The solution proposed in this RFC will allow us to create the child nodes within the device drivers, removing the need for these superfluous nodes in the devicetree, which will reduce the devicetree snippet to the following (just like the Linux devicetree :))

&i2c1 {
    status = "okay";
    clock-frequency = <I2C_BITRATE_STANDARD>;

    mcp7940n@25 {
        compatible = "microchip,mcp7940n";
        reg = <0x25>;
        status = "okay";
        int-gpios = <&gpioa 1>;
    };
};

This results in less boilerplate devicetree code, removes the need for additional devicetree compatibles for the child nodes, and removes the need for using devicetree aliases like bbram0, rtc0, ... from the application. To get the nodes from the application, we will do this instead:

BUILD_ASSERT(DEVICE_CLASS_HAS_ANY(rtc), "application requires an RTC");
BUILD_ASSERT(DEVICE_CLASS_HAS_ANY(bbram), "application requires BBRAM");

const struct device *rtc = DEVICE_CLASS_GET(rtc, 0);
const struct device *bbram DEVICE_CLASS_GET(bbram, 0);

This is possible using sections in elf files, which will find all struct device defined using DEVICE_DEFINE, and which API type the devices implements (their class). From this, we can create macros to find and iterate through struct devices by class agnostic from the devicetree.

Its essentially Linux SYSFS but static and using macros :)

Dependencies

Applications will now be encouraged to use the new class based macros to identify and use devices, instead of devicetree nodes.
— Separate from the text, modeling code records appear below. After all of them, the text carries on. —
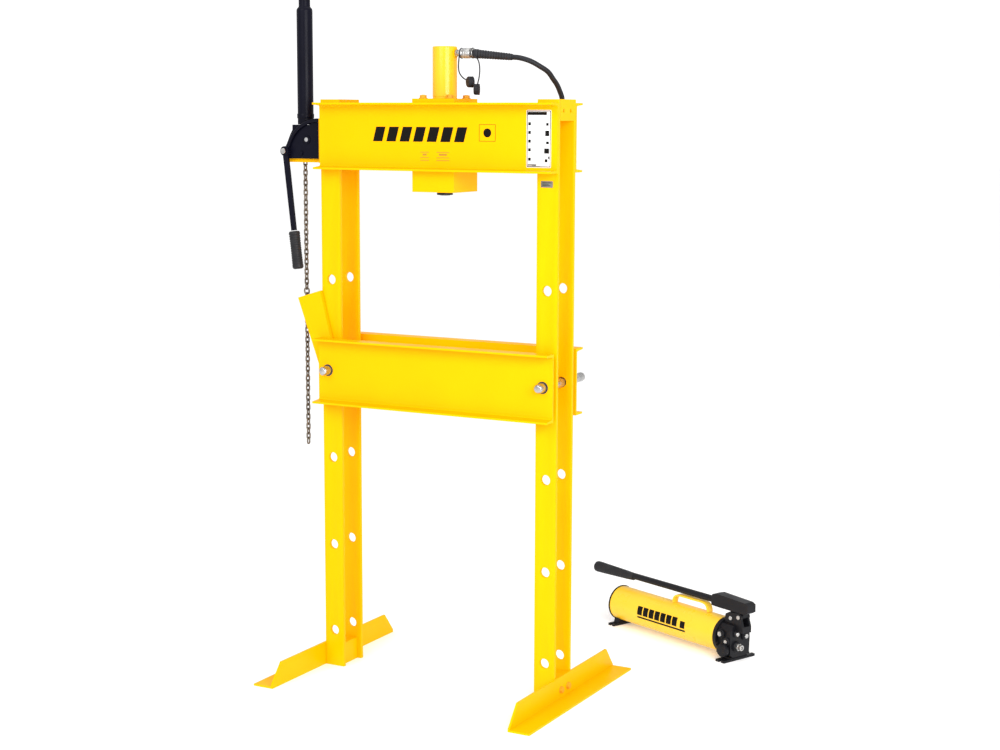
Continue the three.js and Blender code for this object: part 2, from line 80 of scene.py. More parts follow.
# ---------------------------------------------------------------- materials
def new_mat(name):
    mt = bpy.data.materials.new(name)
    mt.use_nodes = True
    nt = mt.node_tree
    return mt, nt, nt.nodes["Principled BSDF"]


def N(nt, kind, **kw):
    n = nt.nodes.new(kind)
    for k, v in kw.items():
        if k in n.inputs:
            n.inputs[k].default_value = v
        else:
            setattr(n, k, v)
    return n


def noise(nt, scale, detail=3.0, rough=0.5, stretch=None):
    tc = N(nt, "ShaderNodeTexCoord")
    mp = N(nt, "ShaderNodeMapping")
    if stretch:
        mp.inputs["Scale"].default_value = stretch
    nt.links.new(tc.outputs["Object"], mp.inputs["Vector"])
    nz = N(nt, "ShaderNodeTexNoise", Scale=scale, Detail=detail, Roughness=rough)
    nt.links.new(mp.outputs["Vector"], nz.inputs["Vector"])
    return nz.outputs["Fac"]


def ramp(nt, src, a, b, c0, c1):
    r = N(nt, "ShaderNodeValToRGB")
    r.color_ramp.elements[0].position, r.color_ramp.elements[1].position = a, b
    r.color_ramp.elements[0].color = (*c0, 1) if len(c0) == 3 else c0
    r.color_ramp.elements[1].color = (*c1, 1) if len(c1) == 3 else c1
    nt.links.new(src, r.inputs["Fac"])
    return r.outputs["Color"]


def maprange(nt, src, lo, hi, a=0.35, b=0.65):
    r = N(nt, "ShaderNodeMapRange")
    r.inputs["From Min"].default_value, r.inputs["From Max"].default_value = a, b
    r.inputs["To Min"].default_value, r.inputs["To Max"].default_value = lo, hi
    nt.links.new(src, r.inputs["Value"])
    return r.outputs["Result"]


def bump(nt, bsdf, src, strength, distance=0.0004):
    b = N(nt, "ShaderNodeBump", Strength=strength, Distance=distance)
    nt.links.new(src, b.inputs["Height"])
    nt.links.new(b.outputs["Normal"], bsdf.inputs["Normal"])


def mix(nt, fac, c0, c1):
    x = N(nt, "ShaderNodeMix", data_type="RGBA")
    nt.links.new(fac, x.inputs[0])
    for sock, c in ((x.inputs[6], c0), (x.inputs[7], c1)):
        if isinstance(c, tuple):
            sock.default_value = (*c, 1)
        else:
            nt.links.new(c, sock)
    return x.outputs[2]


def enamel(name, light, dark, rough=(0.3, 0.42), spec=0.3, peel=0.12, wear=None):
    mt, nt, b = new_mat(name)
    col = ramp(nt, noise(nt, 5.0, 4.0, 0.6), 0.3, 0.7, dark, light)
    if wear:  # thin film at the cut edges shows a little darker
        bev = N(nt, "ShaderNodeBevel", Radius=0.0016)
        bev.samples = 3
        geo = N(nt, "ShaderNodeNewGeometry")
        dot = N(nt, "ShaderNodeVectorMath", operation="DOT_PRODUCT")
        nt.links.new(bev.outputs["Normal"], dot.inputs[0])
        nt.links.new(geo.outputs["True Normal"], dot.inputs[1])
        edge = maprange(nt, dot.outputs["Value"], 1.0, 0.0, 0.72, 0.97)
        chips = maprange(nt, noise(nt, 55, 4, 0.7), 0, 1, 0.47, 0.60)
        mul = N(nt, "ShaderNodeMath", operation="MULTIPLY")
        nt.links.new(edge, mul.inputs[0])
        nt.links.new(chips, mul.inputs[1])
        half = N(nt, "ShaderNodeMath", operation="MULTIPLY")
        nt.links.new(mul.outputs[0], half.inputs[0])
        half.inputs[1].default_value = 0.5
        col = mix(nt, half.outputs[0], col, wear)
    nt.links.new(col, b.inputs["Base Color"])
    nt.links.new(maprange(nt, noise(nt, 14, 3), rough[0], rough[1]), b.inputs["Roughness"])
    b.inputs["Specular IOR Level"].default_value = spec
    bump(nt, b, noise(nt, 420, 2, 0.5), peel, 0.00015)
    return mt


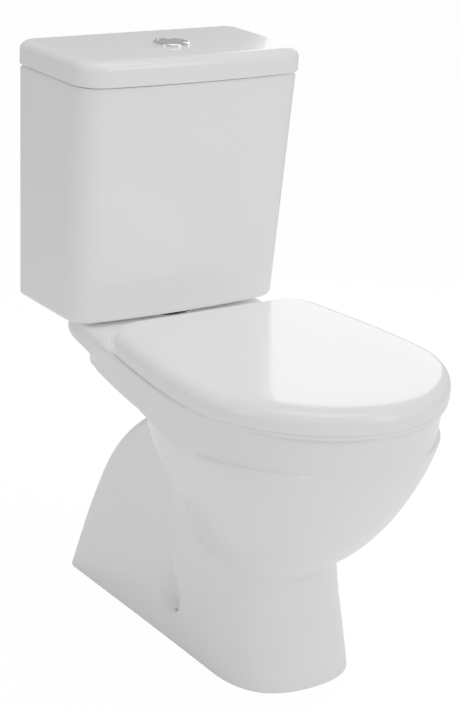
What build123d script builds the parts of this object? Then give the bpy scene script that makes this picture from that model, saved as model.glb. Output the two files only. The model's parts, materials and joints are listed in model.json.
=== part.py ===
"""Close coupled toilet with a top push button and a wrap-over seat (millimetres).

+X is the sitter's left-to-right width, +Y points to the wall, +Z is up.
The origin is on the floor, midway between the wall and the front of the seat.
"""
from math import cos, radians, sin
import os

from build123d import *

os.makedirs("parts", exist_ok=True)

# ---- driving dimensions -------------------------------------------------------------
DEPTH = 650.0                 # wall to the front of the seat
WALL_Y = DEPTH / 2            # the back of the cistern touches the wall here
TIP_Y = -DEPTH / 2            # front of the seat

SEAT_HALF = 186.3             # half the widest width of the seat cover
SEAT_WIDE_Y = -141.5          # where the seat cover is widest
SEAT_REAR_Y = 94.5
SEAT_REAR_HALF = 161.7
ROUND_SEAT = 0.690            # how square the front curve is: 0.707 is an ellipse
ROUND_FOOT = 0.758
FOOT_REAR_SHARE = 1.0         # the foot's width at the back, of its widest

RIM_TOP = 402.0               # top of the pan's rim
BAND_BOTTOM = 354.0           # lower edge of the smooth band under the rim
BAND_HALF = 184.0
DECK_TOP = 411.0              # platform that carries the cistern
DECK_REAR = 298.0
DECK_HALF = 150.0
DECK_CORNER = 85.0
PLATE_BOTTOM = 380.0          # underside of the deck's overhanging rear plate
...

Subsystems like shells would also be built at the application level, or at their own level between drivers and the application to use the DEVICE_CLASS macros.

Devicetree nodes will still work as before, the drivers and kernel need to know the actual devicetree layout.

Concerns and Unresolved Questions

  • Is it practical?
  • How much does it break?
  • Is a device class based approach (like Linux sysfs) something we want on an embedded platform given its abstraction from the devicetree?
  • Can we, and should we, guarantee the enumeration of devices is consistent across builds? CAN0 will always be CAN0 for a particular board for example.
  • Can this be expanded to other subsystems like network devices? something like NET_IFACE_GET(ppp, 0);

Alternatives

Create runtime functions instead of macros to sort through all devices by types, this is slower than macros, and we can't check struct devices exist at compile time DEVICE_CLASS_HAS_ANY(...), but it's simple C code with no elf_parser magic, which is faster than looking through strings which we do for bindings now. It will also allow for users to create struct devices in the application, which would not be possible with the macro solution.